One couple had the duty of organising a pirate treasure hunt for the kids. They dressed up as pirates and had a whole story and adventure organised, along with treasure. The amount of effort that went into this activity alone was admirable.
The kids followed the pirates around the island, finding clues towards the treasure and bumping into snoring monsters.
Maja took Björn along for the whole adventure. He’s too young to understand the concept, but he loved the activity and being around other kids. Maja, on the other hand, was engaged to the fullest. She insisted that she tagged along “for Björn’s sake.”

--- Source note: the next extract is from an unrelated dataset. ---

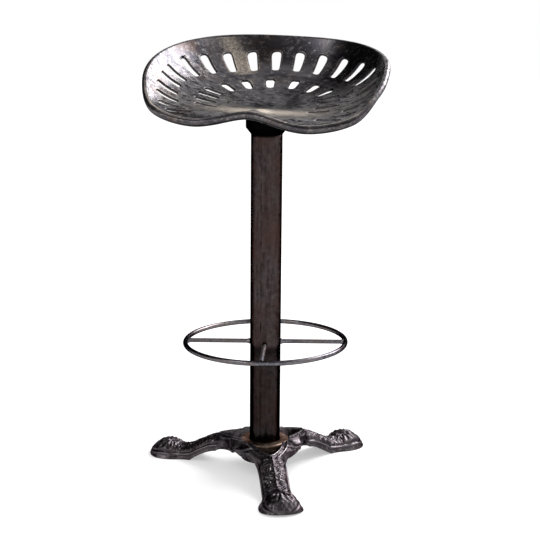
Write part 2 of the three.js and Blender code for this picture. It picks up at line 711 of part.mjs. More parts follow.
// The seat, in polar terms: turn is in degrees from the back, share runs from 0 in the middle to 1.
const backHalfStations = [BACK_ANGLE, QUARTER_ANGLE, SIDE_ANGLE];
const rimStations = [...backHalfStations, HAUNCH_ANGLE, FORE_ANGLE, LOBE_ANGLE, NOTCH_ANGLE];
const backHalfReaches = [BACK_REACH, QUARTER_REACH, SIDE_REACH];
const rimReaches = [...backHalfReaches, HAUNCH_REACH, FORE_REACH, LOBE_REACH, NOTCH_REACH];
const rimRises = [BACK_RISE, QUARTER_RISE, SIDE_RISE, HAUNCH_RISE, FORE_RISE, LOBE_RISE, NOTCH_RISE];
const slopeStations = [BACK_ANGLE, SIDE_ANGLE, LOBE_ANGLE, NOTCH_ANGLE];
const slopeShares = [BACK_SLOPE_SHARE, SIDE_SLOPE_SHARE, LOBE_SLOPE_SHARE, NOTCH_SLOPE_SHARE];
const rimPowers = [BACK_RIM_POWER, SIDE_RIM_POWER, LOBE_RIM_POWER, LOBE_RIM_POWER];

// Both halves are alike, so a turn past the notch is folded back.
function folded(turn) {
  const whole = ((turn % 360) + 360) % 360;
  return whole > 180 ? 360 - whole : whole;
}

// A place given by turn, reach and height above the dish bottom, with the seat's lean.
function seatPoint(turn, reach, rise) {
  const x = reach * Math.sin(radians(turn));
  const y = reach * Math.cos(radians(turn));
  return new THREE.Vector3(x + SEAT_SHIFT, y, dishBottom + rise - x * Math.tan(radians(SEAT_LEAN_ANGLE)));
}

// The bead's outline round its own middle, out and up.
function beadOffset(degrees) {
  return [(BEAD_WIDTH / 2) * Math.cos(radians(degrees)), (BEAD_HEIGHT / 2) * Math.sin(radians(degrees))];
}

// The dish's upper surface.
function dishPoint(turn, share) {
  const at = folded(turn);
  const [beadIn, beadUp] = beadOffset(BEAD_START_ANGLE);
  const slopeShare = through(slopeStations, slopeShares, at);
  const power = through(slopeStations, rimPowers, at);
  const soft = Math.hypot(share, DISH_SOFTNESS_SHARE) - DISH_SOFTNESS_SHARE;
  const even = soft / (Math.hypot(1, DISH_SOFTNESS_SHARE) - DISH_SOFTNESS_SHARE);
  const climb = slopeShare * even + (1 - slopeShare) * share ** power;
  const reach = share * (through(rimStations, rimReaches, at) + beadIn);
  return seatPoint(turn, reach, climb * (through(rimStations, rimRises, at) + beadUp));
}

// The dish's upward normal, from two small steps.
function dishNormal(turn, share) {
  const here = dishPoint(turn, share);
  const out = dishPoint(turn, share + 0.005).sub(here);
  const along = dishPoint(turn + 0.5, share).sub(here);
  return out.cross(along).normalize().negate();
}

// The seat's whole skin: out over the dish, round the bead, back along the underside.
function seatSkin(turn, step) {
  if (step <= DISH_STEPS) return dishPoint(turn, step / DISH_STEPS);
  const bead = step - DISH_STEPS;
  if (bead <= BEAD_STEPS) {
    const sweep = BEAD_END_ANGLE - BEAD_START_ANGLE;
    const [out, up] = beadOffset(BEAD_START_ANGLE + (sweep * bead) / BEAD_STEPS);
    const at = folded(turn);
    const reach = through(rimStations, rimReaches, at) + out;
    return seatPoint(turn, reach, through(rimStations, rimRises, at) + up);
  }
  const share = UNDERSIDE_SHARE * (1 - (bead - BEAD_STEPS - 1) / UNDERSIDE_STEPS);
  if (share < 1e-6) return seatPoint(turn, 0, -SEAT_WALL);
  return dishPoint(turn, share).addScaledVector(dishNormal(turn, share), -SEAT_WALL);
}

// The closed shell of the seat, before its slots are cut.
function seatShell() {
  const steps = DISH_STEPS + BEAD_STEPS + UNDERSIDE_STEPS + 1;
  const place = (u, v, target) => target.copy(seatSkin(360 * (u % 1), Math.round(v * steps)));
  return new ParametricGeometry(place, SEAT_STEPS, steps);
}

// Turns of one row's slots on the seat's right half: wide pitch first, then narrow.
function slotTurns(backCount, backPitch, sideCount, sidePitch) {
  const back = Array.from({ length: backCount }, (_, i) => (i + 0.5) * backPitch);
  const lastBack = (backCount - 0.5) * backPitch;
  const side = Array.from({ length: sideCount }, (_, i) => lastBack + (i + 1) * sidePitch);
  return [...back, ...side];
}

// A tapered slot with full, squarish round ends, lying along +X from 0 to its length.
function slotShape(length, innerWidth, outerWidth) {
  const shape = new THREE.Shape();
  const roundEnd = (middle, half, way) => {
    for (let i = -SLOT_END_STEPS; i <= SLOT_END_STEPS; i += 1) {
      const turn = ((Math.PI / 2) * i) / SLOT_END_STEPS;
      const out = Math.abs(Math.cos(turn)) ** (2 / SLOT_SQUARENESS);
      const aside = Math.sign(i) * Math.abs(Math.sin(turn)) ** (2 / SLOT_SQUARENESS);
      const corner = [middle + way * half * out, way * half * aside];
      if (shape.curves.length === 0 && shape.currentPoint.length() === 0) shape.moveTo(...corner);
      else shape.lineTo(...corner);
    }
  };
  roundEnd(length - outerWidth / 2, outerWidth / 2, 1);
  roundEnd(innerWidth / 2, innerWidth / 2, -1);
  return shape;
}

// One slot's cutting solid, square to the dish at the slot's middle; side is 1 or -1.
function slotCutter(turn, side, row) {
  const sideways = THREE.MathUtils.smoothstep(turn, SLOT_START_ANGLE, SLOT_END_ANGLE);
  const mix = (back, atSide) => back + (atSide - back) * sideways;
  const length = mix(row.backLength, row.sideLength);
  const width = mix(row.backWidth, row.sideWidth);
  const wider = width + mix(row.taper, 0);
  const heading = mix(turn, SIDE_SLOT_ANGLE);
  const rowStations = [BACK_ANGLE, SIDE_ANGLE, LOBE_ANGLE];
  const innerReach = through(rowStations, [row.back, row.side, row.front], turn);
  const start = new THREE.Vector2(innerReach * Math.sin(radians(turn)), innerReach * Math.cos(radians(turn)));
  const ahead = new THREE.Vector2(Math.sin(radians(heading)), Math.cos(radians(heading)));
  const onDish = (along) => {
    const spot = start.clone().addScaledVector(ahead, along);
    const spotTurn = THREE.MathUtils.radToDeg(Math.atan2(spot.x, spot.y)) * side;
    const reach = through(rimStations, rimReaches, folded(spotTurn)) + beadOffset(BEAD_START_ANGLE)[0];
    return [spotTurn, spot.length() / reach];
  };
  const near = dishPoint(...onDish(0));
  const flatRun = length * 0.8;
  const slantDirection = dishPoint(...onDish(flatRun)).sub(near).normalize();
  const middle = near.clone().addScaledVector(slantDirection, length / 2);
  const upward = dishNormal(...onDish(flatRun / 2));
  const across = new THREE.Vector3().crossVectors(upward, slantDirection).normalize();
  const normal = new THREE.Vector3().crossVectors(slantDirection, across);
  const depth = 2 * CUT_PAST;
  const cutter = new THREE.ExtrudeGeometry(slotShape(length, width, wider), { depth, bevelEnabled: false });
  cutter.translate(-length / 2, 0, -depth / 2);
  cutter.applyMatrix4(new THREE.Matrix4().makeBasis(slantDirection, across, normal).setPosition(middle));
  return solidOf(cutter);
}

const outerRow = {
  turns: slotTurns(OUTER_BACK_COUNT, OUTER_BACK_PITCH_ANGLE, OUTER_SIDE_COUNT, OUTER_SIDE_PITCH_ANGLE),
  back: BACK_REACH * OUTER_ROW_BACK_SHARE,
  side: SIDE_REACH * OUTER_ROW_SIDE_SHARE,
  front: LOBE_REACH * OUTER_ROW_FRONT_SHARE,
  backLength: BACK_REACH * OUTER_SLOT_BACK_SHARE,
  sideLength: SIDE_REACH * OUTER_SLOT_SIDE_SHARE,
  backWidth: OUTER_SLOT_BACK_WIDTH,
  sideWidth: OUTER_SLOT_SIDE_WIDTH,
  taper: OUTER_SLOT_TAPER,
};
const innerRow = {
  turns: slotTurns(INNER_BACK_COUNT, INNER_BACK_PITCH_ANGLE, INNER_SIDE_COUNT, INNER_SIDE_PITCH_ANGLE),
  back: BACK_REACH * INNER_ROW_BACK_SHARE,
  side: SIDE_REACH * INNER_ROW_SIDE_SHARE,
  front: LOBE_REACH * INNER_ROW_FRONT_SHARE,
  backLength: BACK_REACH * INNER_SLOT_BACK_SHARE,
  sideLength: SIDE_REACH * INNER_SLOT_SIDE_SHARE,
  backWidth: INNER_SLOT_BACK_WIDTH,
  sideWidth: INNER_SLOT_SIDE_WIDTH,
  taper: INNER_SLOT_TAPER,
};

// The seat casting: slotted shell, boss under the middle, blind holes for the screws.
function seatGeometry() {
  let seat = solidOf(seatShell());
  for (const row of [outerRow, innerRow]) {
    for (const turn of row.turns) {
      for (const side of [1, -1]) seat = seat.subtract(slotCutter(turn, side, row));
    }
  }
  const bossTop = dishBottom - SEAT_WALL / 2;
  const boss = solidOf(roundBar(SEAT_BOSS_DIAMETER / 2, bossBottom, bossTop, ROUND_STEPS));
  return geometryOf(seat.add(boss).subtract(seatScrewHoles()));
}
addPiece('seat_pan', seatGeometry(), 'seatIron');

// The origin is on the floor, under the middle of the whole outline.
stool.updateMatrixWorld(true);
const outline = new THREE.Box3().setFromObject(stool, true);
const middle = outline.getCenter(new THREE.Vector3());
stool.position.set(-middle.x, -middle.y, -outline.min.z);
stool.updateMatrixWorld(true);

export default stool;
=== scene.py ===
"""Tractor seat stool: slotted cast seat, browned steel column, round foot rest, three cast legs.

Sizes are in millimetres and become metres when a mesh is made. Shapes are worked out round the
column axis with numpy and then set down where the frame has the column.
"""

import bpy
import numpy as np
from mathutils import Matrix, Vector


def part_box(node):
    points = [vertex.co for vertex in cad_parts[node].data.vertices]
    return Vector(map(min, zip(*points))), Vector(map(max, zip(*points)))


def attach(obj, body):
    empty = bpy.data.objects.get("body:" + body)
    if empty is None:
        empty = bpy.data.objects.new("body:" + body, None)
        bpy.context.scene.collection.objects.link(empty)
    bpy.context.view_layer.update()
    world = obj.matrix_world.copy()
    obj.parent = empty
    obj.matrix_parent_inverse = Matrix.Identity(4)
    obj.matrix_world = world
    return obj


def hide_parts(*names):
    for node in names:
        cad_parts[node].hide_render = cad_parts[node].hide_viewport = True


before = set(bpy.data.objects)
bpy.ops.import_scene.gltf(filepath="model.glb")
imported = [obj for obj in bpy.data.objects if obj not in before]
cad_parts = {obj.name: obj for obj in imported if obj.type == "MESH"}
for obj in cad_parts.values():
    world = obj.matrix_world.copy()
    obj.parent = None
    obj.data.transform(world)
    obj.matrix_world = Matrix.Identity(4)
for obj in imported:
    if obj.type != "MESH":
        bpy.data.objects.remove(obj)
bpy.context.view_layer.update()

MM = 0.001
MERGE_DISTANCE = 0.002  # mm: points closer than this are one
TURNED_STEPS = 128


def middle_of(node):
    """Middle of a node's box, in millimetres."""
    low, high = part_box(node)
    return (np.array(low) + np.array(high)) / 2 / MM


def span_of(node, axis):
    """Lowest and highest millimetre of a node along an axis."""
    low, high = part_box(node)
    return low[axis] / MM, high[axis] / MM


def radius_of(node):
    """Half of a round node's width along X, in millimetres."""
    low, high = span_of(node, 0)
    return (high - low) / 2


# Places and sizes that the frame gives
AXIS = middle_of("column_tube") * [1, 1, 0]
COLUMN_BOTTOM, COLUMN_TOP = span_of("column_tube", 2)
COLUMN_RADIUS = radius_of("column_tube")
COLLAR_BOTTOM, COLLAR_TOP = span_of("hub_collar", 2)
COLLAR_RADIUS = radius_of("hub_collar")
PLATE_TOP = span_of("swivel_plate", 2)[1]
RING_MIDDLE = middle_of("foot_ring")[2]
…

Eventually the kids found the hidden treasure, which was shared equally, as Swedes do. Björn bagged a very cool boat. The temperature reached 30 degrees and it was high time to test his vessel.
It just wouldn’t be midsommar without the pagan tradition of dancing around a fertility symbol.
Because we’re island hopping short distances, we have the luxury of flexibility. The original plan was to celebrate midsummer at our home marina ESK. But Säby Klint is beautiful, comfortable and convenient. So instead of prepping the boat to sail three nautical miles, we’ll just stay put.
The island is tiny, and the beach is just seconds from the boat. Björn refuses to wear the hats we bought for him, but he will happily keep mommy’s cap.
When we arrived yesterday, there were two boats in the marina. This afternoon the mooring spots began to fill up and people assumed positions in the sun. Tomorrow is midsummer eve and the Swedes will celebrate like pagan savages.
The weather has been kind to us and there is always a shady spot for dinner by the water.
Two nights per island is our rule of thumb. It gives us enough time to relax and explore the island before preparing the boat for another voyage. Today, our voyage wasn’t even two nautical miles, but it still takes prep.
A sailor must always have a hat. Björn rebels against this rule with all his will.
There can never be a rush when leaving a mooring spot. We slowly get ready and take things as they come. Having solid expectations about when to set sail will only lead to frustration and stress onboard. Björn’s mood and the weather determine most things. In a way, it’s relaxing to not be in control and let go.
Björn’s favourite word right now is “bada”. It means to bathe in Swedish. He would probably spend meal times in the water if we allowed him. We encourage him to “bada” as much as possible. It keeps him happy, active and clean.